■ **Given records**
---*---

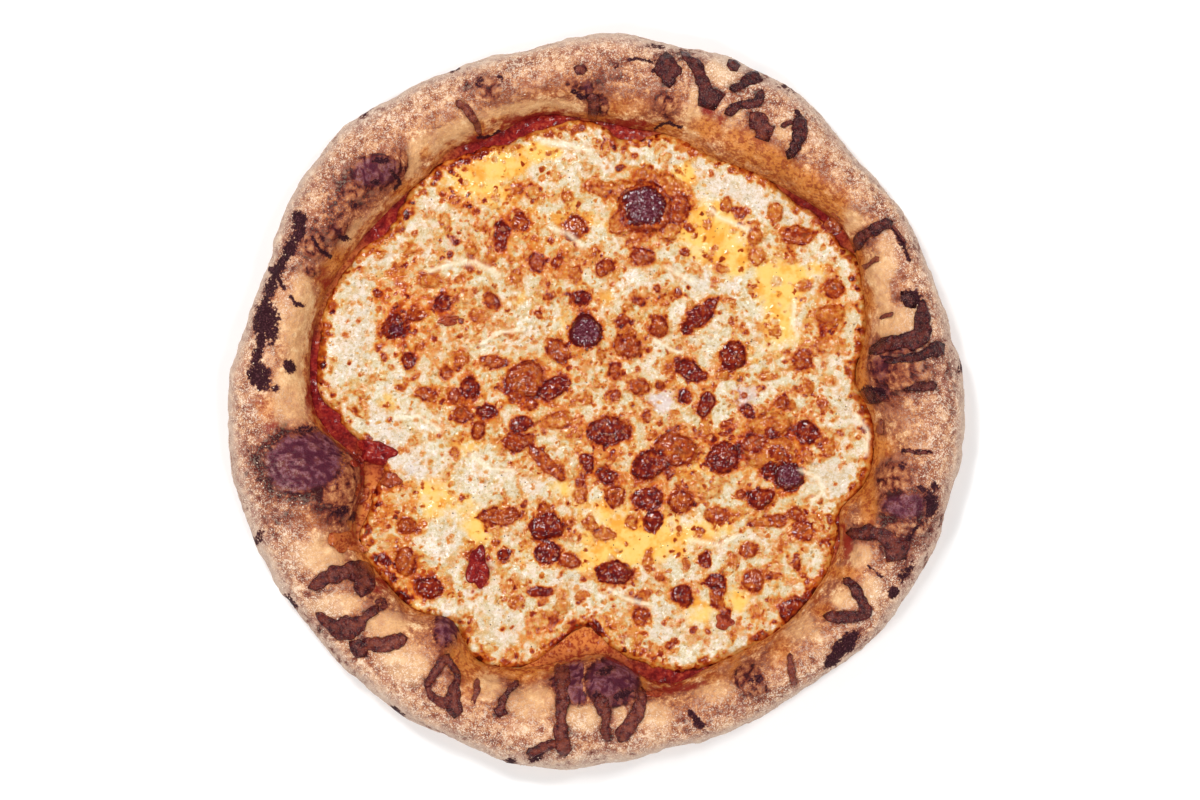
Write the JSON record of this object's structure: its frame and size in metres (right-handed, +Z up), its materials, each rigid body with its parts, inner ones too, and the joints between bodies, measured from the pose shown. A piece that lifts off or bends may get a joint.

---*---

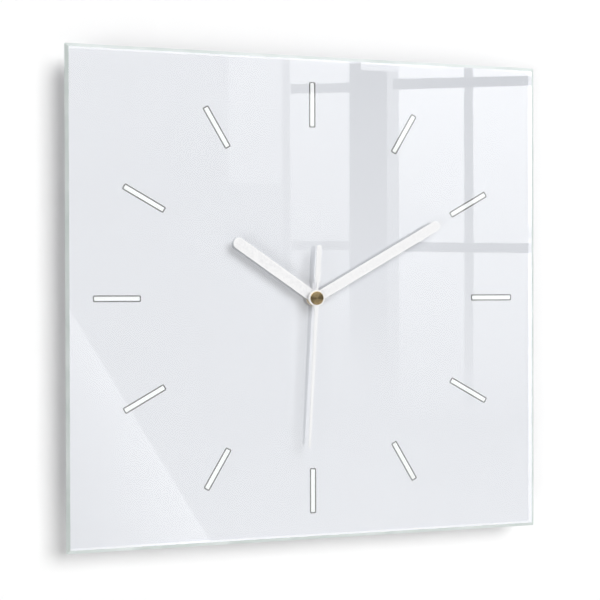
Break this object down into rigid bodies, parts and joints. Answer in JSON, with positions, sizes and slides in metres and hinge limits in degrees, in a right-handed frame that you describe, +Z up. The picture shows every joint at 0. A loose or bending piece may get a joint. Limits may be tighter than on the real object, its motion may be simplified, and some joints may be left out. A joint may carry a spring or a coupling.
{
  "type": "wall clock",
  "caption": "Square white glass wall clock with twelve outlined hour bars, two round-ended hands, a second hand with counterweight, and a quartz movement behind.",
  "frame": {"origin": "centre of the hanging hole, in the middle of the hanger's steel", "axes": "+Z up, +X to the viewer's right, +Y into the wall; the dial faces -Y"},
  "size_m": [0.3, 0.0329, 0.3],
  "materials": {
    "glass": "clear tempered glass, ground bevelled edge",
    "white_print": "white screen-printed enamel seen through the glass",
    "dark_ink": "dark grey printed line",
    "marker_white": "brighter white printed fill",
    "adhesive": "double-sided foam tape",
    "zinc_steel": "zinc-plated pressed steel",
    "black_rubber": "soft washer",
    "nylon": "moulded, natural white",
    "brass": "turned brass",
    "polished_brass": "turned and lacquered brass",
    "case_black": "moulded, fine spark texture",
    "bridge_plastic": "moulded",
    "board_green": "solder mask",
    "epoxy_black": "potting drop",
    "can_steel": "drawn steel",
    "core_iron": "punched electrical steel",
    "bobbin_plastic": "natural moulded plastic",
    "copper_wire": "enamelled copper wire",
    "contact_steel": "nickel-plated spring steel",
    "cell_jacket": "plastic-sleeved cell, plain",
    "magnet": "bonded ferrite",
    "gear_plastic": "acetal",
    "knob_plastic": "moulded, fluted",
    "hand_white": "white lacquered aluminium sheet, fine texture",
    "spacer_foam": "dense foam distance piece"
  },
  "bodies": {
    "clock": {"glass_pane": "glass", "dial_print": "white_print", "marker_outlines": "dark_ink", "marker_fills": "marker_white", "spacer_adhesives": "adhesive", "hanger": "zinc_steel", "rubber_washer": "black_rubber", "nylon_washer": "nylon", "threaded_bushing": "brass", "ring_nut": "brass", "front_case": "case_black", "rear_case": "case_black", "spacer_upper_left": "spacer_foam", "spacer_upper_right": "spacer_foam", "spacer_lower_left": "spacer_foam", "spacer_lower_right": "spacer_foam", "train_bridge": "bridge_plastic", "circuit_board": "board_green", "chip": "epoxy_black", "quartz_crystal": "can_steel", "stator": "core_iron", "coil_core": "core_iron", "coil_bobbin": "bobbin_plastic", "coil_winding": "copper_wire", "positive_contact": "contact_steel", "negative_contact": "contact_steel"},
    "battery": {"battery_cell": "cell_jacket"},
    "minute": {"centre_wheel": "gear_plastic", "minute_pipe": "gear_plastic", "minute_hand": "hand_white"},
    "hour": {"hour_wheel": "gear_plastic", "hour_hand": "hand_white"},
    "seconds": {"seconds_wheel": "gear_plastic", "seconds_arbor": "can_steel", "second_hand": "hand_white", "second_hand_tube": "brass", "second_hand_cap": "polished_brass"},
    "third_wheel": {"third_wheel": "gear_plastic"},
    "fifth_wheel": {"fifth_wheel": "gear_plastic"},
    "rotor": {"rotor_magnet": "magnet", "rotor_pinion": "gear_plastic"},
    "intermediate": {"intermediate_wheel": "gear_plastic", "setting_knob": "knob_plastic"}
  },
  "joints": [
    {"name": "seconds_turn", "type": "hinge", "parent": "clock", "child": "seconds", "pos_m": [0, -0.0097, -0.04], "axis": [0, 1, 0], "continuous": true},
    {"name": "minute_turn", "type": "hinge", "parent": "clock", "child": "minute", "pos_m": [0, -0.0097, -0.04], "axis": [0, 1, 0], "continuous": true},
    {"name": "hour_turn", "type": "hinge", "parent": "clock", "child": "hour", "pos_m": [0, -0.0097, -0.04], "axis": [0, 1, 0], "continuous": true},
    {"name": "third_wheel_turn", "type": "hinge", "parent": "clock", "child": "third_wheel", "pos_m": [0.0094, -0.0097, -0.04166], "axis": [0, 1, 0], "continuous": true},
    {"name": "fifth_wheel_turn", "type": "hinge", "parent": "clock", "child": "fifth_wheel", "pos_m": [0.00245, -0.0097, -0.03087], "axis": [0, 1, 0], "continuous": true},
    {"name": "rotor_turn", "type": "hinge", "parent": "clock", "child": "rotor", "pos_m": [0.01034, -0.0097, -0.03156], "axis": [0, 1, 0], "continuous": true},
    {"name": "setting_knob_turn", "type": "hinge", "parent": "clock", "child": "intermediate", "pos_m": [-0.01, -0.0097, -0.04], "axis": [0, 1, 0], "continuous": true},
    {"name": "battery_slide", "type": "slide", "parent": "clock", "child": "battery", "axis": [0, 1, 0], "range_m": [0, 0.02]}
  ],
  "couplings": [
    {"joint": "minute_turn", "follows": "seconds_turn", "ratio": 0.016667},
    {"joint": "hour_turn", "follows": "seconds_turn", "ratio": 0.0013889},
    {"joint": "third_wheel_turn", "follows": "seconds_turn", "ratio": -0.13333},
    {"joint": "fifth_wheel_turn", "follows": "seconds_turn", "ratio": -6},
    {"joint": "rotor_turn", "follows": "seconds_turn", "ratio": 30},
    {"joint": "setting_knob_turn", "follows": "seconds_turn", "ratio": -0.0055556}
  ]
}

---*---

■ **Exercise prompt**
Each line that has the word "materials" should be copied.

■ **Solution to this exercise**
Write the JSON record of this object's structure: its frame and size in metres (right-handed, +Z up), its materials, each rigid body with its parts, inner ones too, and the joints between bodies, measured from the pose shown. A piece that lifts off or bends may get a joint.
  "materials": {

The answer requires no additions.